Digital Government Anatomy = 15 Functions × P1–P6 across all ministries.
Traditional digital documentation never shows:
where policy intent breaks
who owns cross-agency decisions
why citizens fall between portals
where data meaning diverges
how accountability is enforced
You get enablement. Not control.
One Digital Government One Anatomy™ creates a single operating model for cross-agency execution.
Q7. How do we evolve from EA (Platforms) → EA (Agencies) → One Digital Government One Anatomy™?
Most Digital Government Authorities stop at EA = platforms and standards.
The next evolution is:
Step 1: Elevate EA (Digital IT)
Create the P1–P4 model of Digital Government IT itself —digital strategy, service governance processes, interoperability logic, and platform components.
Step 2: Create EA (Agencies)
Map cross-agency services end-to-end across P1–P6, cutting horizontally through ministries.
Step 3: Create One Digital Government One Anatomy™
Unify platform, service, and agency models into one enterprise anatomy governing:
service ownership, eligibility logic, data meaning, handoffs, exceptions, and accountability.
This is where digital drift stops — and citizen trust returns.
Q8. What can One Digital Government One Anatomy™ do that traditional digital EA cannot?
Traditional digital EA documents platforms.
It cannot see that each ministry operates its own shadow digital anatomy.

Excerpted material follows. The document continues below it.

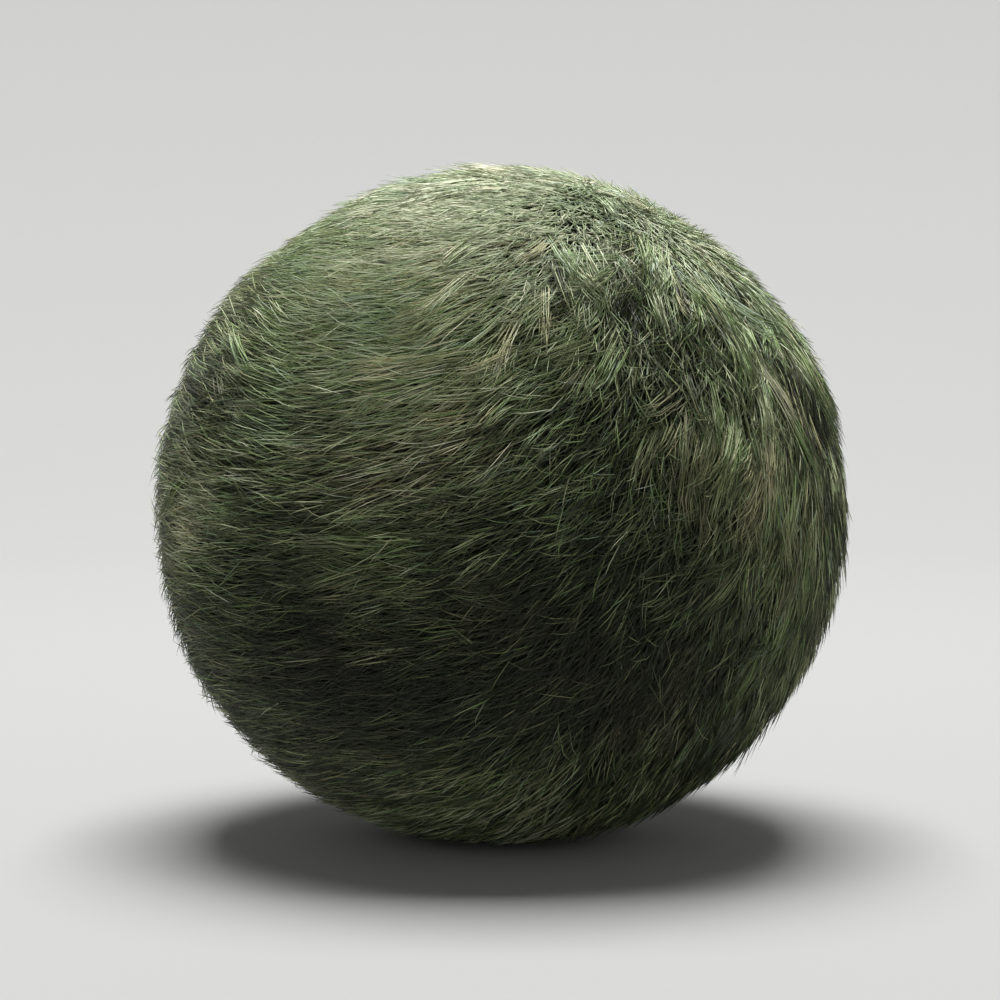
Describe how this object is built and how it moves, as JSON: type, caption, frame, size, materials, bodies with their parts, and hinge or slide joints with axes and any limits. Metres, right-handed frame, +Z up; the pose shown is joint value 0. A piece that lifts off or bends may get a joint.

Typical fragmentation includes:
duplicated eligibility logic
conflicting data definitions
inconsistent handoffs
offline exception handling
unclear ownership
Traditional EA records this fragmentation. One Digital Government One Anatomy™ replaces it.
It establishes:
one service intent
one eligibility and sequencing logic
one data meaning
one accountability chain
one operational model
How It Impacts Core Digital Government Use Cases
Using One Digital Government One Anatomy™, governments can stabilise:
citizen service journeys
cross-agency workflows
identity and entitlement handling
data interoperability
grievance resolution
digital trust and adoption
With One Digital Government One Anatomy™, digital government becomes coherent, accountable, and scalable — because it runs on one cross-government logic stack.